Мы никогда не могли договориться, и чем больше выпивали, тем больше спорили. Я так привык с ним собачиться, что прямо скучал, когда его не было в ЦДЛ. Хочется думать — и он тоже. Ну не зря же при встрече он говорил:
— Так, ну на чем сегодня схлестнемся? Мы с тобой фехтовальщики, уважающие противника, ведь так? Правильно я говорю, а? — и обращаясь к свидетелям встречи, добавлял: — Но учтите, господа, мы стариннейшие друзья, мы знакомы с…

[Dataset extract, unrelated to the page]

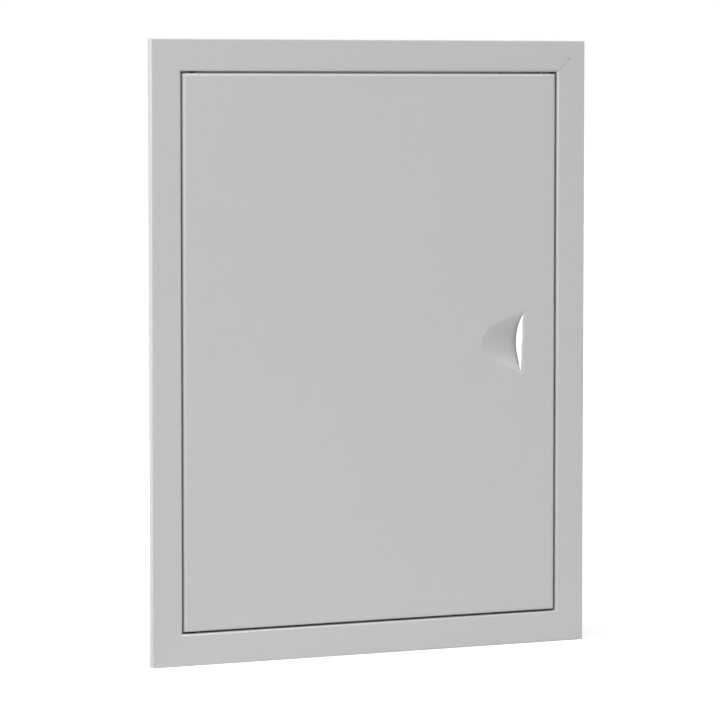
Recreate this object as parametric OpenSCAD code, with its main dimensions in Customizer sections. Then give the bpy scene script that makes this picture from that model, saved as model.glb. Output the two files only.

Он отправлялся в путешествие по нашей юности, вспоминал пятидесятые годы, курилку в «Ленинке», тогдашних наших приятелей, «подвальные» выставки, левых поэтов В. Хромова и С. Красовицкого, которые куда-то сгинули (по одним слухам забросили поэзию, по другим — вот-вот выпустят книжки), «Бродвей» — улицу Горького, «Пушку» — площадь Пушкина, кафе «Националь», где по вечерам за столами сидели Олеша, Гарин… Мой дружище был необидчивый, отходчивый, незлопамятный, что говорило об уверенности в себе.
Нас с Мешковым слишком много связывало и, понятно, всерьез поссориться мы не могли. Теперь-то мне стыдно за многие слова, которые я говорил Мешкову. Больше того, иногда мне кажется, что в своих сочинениях он не просто пичкал детей какими-то замысловатостями, а все-таки преследовал нравственную идею; пусть расплывчатую, но все же идею — то, чего у современных авторов и в помине нет — у них одни хохмы да розыгрыши. Да, Мешков делал все, что вздумается, жил свободно и весело, всегда принимал позы — и в жизни и в искусстве (во всем своем драматическом величии), но, как ни странно, делал это искренне — такая уж у него была врожденная склонность; он кстати, не отделял искусство от жизни — и то и другое для него было карнавалом и он всех приглашал участвовать в нем. И понятно, он никогда не скучал, ему просто некогда было скучать. Теперь я даже думаю, что лучшим произведением Мешкова была его собственная жизнь.